=== TO BE DONE ===
Write the material out again, line by line, exactly as it is.

=== SUPPLIED MATERIAL ===
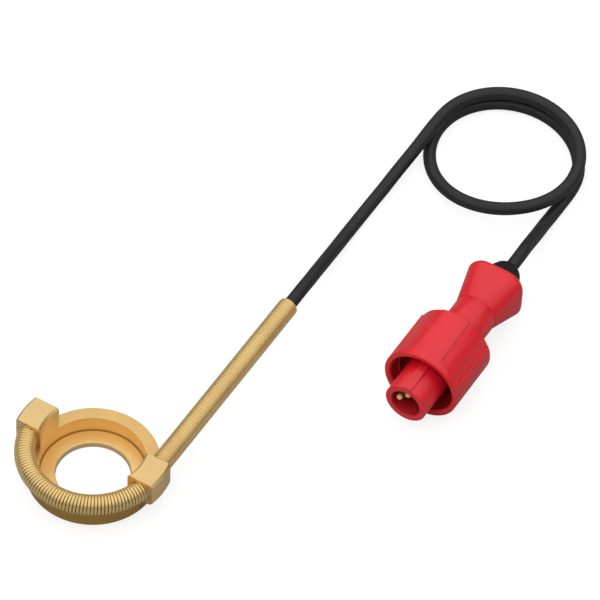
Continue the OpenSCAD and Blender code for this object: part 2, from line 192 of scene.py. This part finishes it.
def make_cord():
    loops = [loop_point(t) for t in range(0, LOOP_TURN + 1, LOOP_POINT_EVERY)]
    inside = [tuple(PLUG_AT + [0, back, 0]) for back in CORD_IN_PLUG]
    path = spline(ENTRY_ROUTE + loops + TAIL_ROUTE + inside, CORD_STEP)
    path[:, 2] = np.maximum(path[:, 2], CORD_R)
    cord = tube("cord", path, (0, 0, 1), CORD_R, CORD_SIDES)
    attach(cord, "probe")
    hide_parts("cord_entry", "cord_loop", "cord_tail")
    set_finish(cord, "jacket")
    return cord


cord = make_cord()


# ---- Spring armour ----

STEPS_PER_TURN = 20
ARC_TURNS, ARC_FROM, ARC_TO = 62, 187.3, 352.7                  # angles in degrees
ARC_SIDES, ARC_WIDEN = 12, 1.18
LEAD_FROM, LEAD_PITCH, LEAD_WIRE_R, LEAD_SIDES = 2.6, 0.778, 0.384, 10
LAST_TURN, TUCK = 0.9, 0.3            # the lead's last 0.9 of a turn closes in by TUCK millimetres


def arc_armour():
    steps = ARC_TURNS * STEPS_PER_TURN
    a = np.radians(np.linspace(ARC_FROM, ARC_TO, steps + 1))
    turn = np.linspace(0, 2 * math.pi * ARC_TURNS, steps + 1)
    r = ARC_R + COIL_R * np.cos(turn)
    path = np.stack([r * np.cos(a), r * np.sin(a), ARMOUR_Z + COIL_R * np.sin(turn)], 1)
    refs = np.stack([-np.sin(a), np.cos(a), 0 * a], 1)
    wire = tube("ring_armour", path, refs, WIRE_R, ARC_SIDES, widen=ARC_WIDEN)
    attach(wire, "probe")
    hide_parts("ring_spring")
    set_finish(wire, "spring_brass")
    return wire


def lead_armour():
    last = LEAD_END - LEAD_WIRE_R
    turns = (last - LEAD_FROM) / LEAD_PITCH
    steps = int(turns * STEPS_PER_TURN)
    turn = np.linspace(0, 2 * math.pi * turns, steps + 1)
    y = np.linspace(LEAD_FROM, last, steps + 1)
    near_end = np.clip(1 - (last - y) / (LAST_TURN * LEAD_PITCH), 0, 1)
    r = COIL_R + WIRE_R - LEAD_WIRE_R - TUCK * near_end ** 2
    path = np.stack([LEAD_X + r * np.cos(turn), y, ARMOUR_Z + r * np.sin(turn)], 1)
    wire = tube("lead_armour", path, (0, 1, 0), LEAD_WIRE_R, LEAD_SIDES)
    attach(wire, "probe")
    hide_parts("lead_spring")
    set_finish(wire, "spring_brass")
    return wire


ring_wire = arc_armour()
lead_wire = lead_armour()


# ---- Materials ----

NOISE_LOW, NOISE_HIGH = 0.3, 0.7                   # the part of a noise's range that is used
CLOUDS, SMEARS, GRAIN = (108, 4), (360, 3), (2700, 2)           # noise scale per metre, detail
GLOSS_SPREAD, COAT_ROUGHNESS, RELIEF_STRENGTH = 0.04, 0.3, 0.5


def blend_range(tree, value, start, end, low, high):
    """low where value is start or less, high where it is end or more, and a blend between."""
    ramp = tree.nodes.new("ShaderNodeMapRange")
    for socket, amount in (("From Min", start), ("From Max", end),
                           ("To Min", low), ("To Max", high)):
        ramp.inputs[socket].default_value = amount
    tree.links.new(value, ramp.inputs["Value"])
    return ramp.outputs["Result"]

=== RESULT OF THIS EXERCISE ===
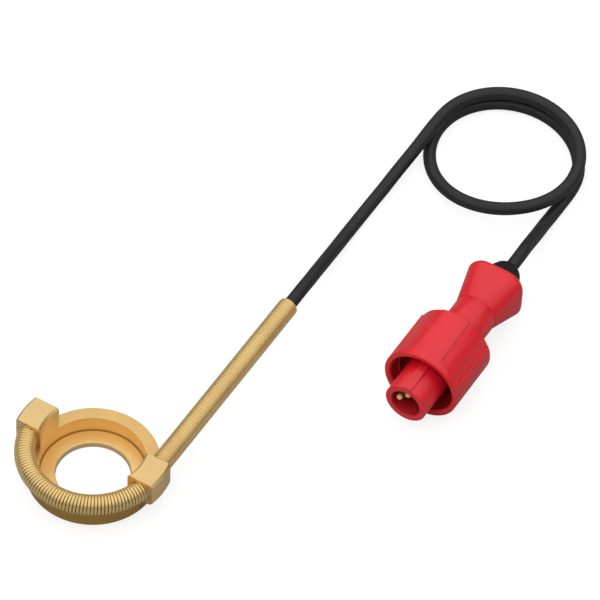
Continue the OpenSCAD and Blender code for this object: part 2, from line 192 of scene.py. This part finishes it.
def make_cord():
    loops = [loop_point(t) for t in range(0, LOOP_TURN + 1, LOOP_POINT_EVERY)]
    inside = [tuple(PLUG_AT + [0, back, 0]) for back in CORD_IN_PLUG]
    path = spline(ENTRY_ROUTE + loops + TAIL_ROUTE + inside, CORD_STEP)
    path[:, 2] = np.maximum(path[:, 2], CORD_R)
    cord = tube("cord", path, (0, 0, 1), CORD_R, CORD_SIDES)
    attach(cord, "probe")
    hide_parts("cord_entry", "cord_loop", "cord_tail")
    set_finish(cord, "jacket")
    return cord


cord = make_cord()


# ---- Spring armour ----

STEPS_PER_TURN = 20
ARC_TURNS, ARC_FROM, ARC_TO = 62, 187.3, 352.7                  # angles in degrees
ARC_SIDES, ARC_WIDEN = 12, 1.18
LEAD_FROM, LEAD_PITCH, LEAD_WIRE_R, LEAD_SIDES = 2.6, 0.778, 0.384, 10
LAST_TURN, TUCK = 0.9, 0.3            # the lead's last 0.9 of a turn closes in by TUCK millimetres


def arc_armour():
    steps = ARC_TURNS * STEPS_PER_TURN
    a = np.radians(np.linspace(ARC_FROM, ARC_TO, steps + 1))
    turn = np.linspace(0, 2 * math.pi * ARC_TURNS, steps + 1)
    r = ARC_R + COIL_R * np.cos(turn)
    path = np.stack([r * np.cos(a), r * np.sin(a), ARMOUR_Z + COIL_R * np.sin(turn)], 1)
    refs = np.stack([-np.sin(a), np.cos(a), 0 * a], 1)
    wire = tube("ring_armour", path, refs, WIRE_R, ARC_SIDES, widen=ARC_WIDEN)
    attach(wire, "probe")
    hide_parts("ring_spring")
    set_finish(wire, "spring_brass")
    return wire


def lead_armour():
    last = LEAD_END - LEAD_WIRE_R
    turns = (last - LEAD_FROM) / LEAD_PITCH
    steps = int(turns * STEPS_PER_TURN)
    turn = np.linspace(0, 2 * math.pi * turns, steps + 1)
    y = np.linspace(LEAD_FROM, last, steps + 1)
    near_end = np.clip(1 - (last - y) / (LAST_TURN * LEAD_PITCH), 0, 1)
    r = COIL_R + WIRE_R - LEAD_WIRE_R - TUCK * near_end ** 2
    path = np.stack([LEAD_X + r * np.cos(turn), y, ARMOUR_Z + r * np.sin(turn)], 1)
    wire = tube("lead_armour", path, (0, 1, 0), LEAD_WIRE_R, LEAD_SIDES)
    attach(wire, "probe")
    hide_parts("lead_spring")
    set_finish(wire, "spring_brass")
    return wire


ring_wire = arc_armour()
lead_wire = lead_armour()


# ---- Materials ----

NOISE_LOW, NOISE_HIGH = 0.3, 0.7                   # the part of a noise's range that is used
CLOUDS, SMEARS, GRAIN = (108, 4), (360, 3), (2700, 2)           # noise scale per metre, detail
GLOSS_SPREAD, COAT_ROUGHNESS, RELIEF_STRENGTH = 0.04, 0.3, 0.5


def blend_range(tree, value, start, end, low, high):
    """low where value is start or less, high where it is end or more, and a blend between."""
    ramp = tree.nodes.new("ShaderNodeMapRange")
    for socket, amount in (("From Min", start), ("From Max", end),
                           ("To Min", low), ("To Max", high)):
        ramp.inputs[socket].default_value = amount
    tree.links.new(value, ramp.inputs["Value"])
    return ramp.outputs["Result"]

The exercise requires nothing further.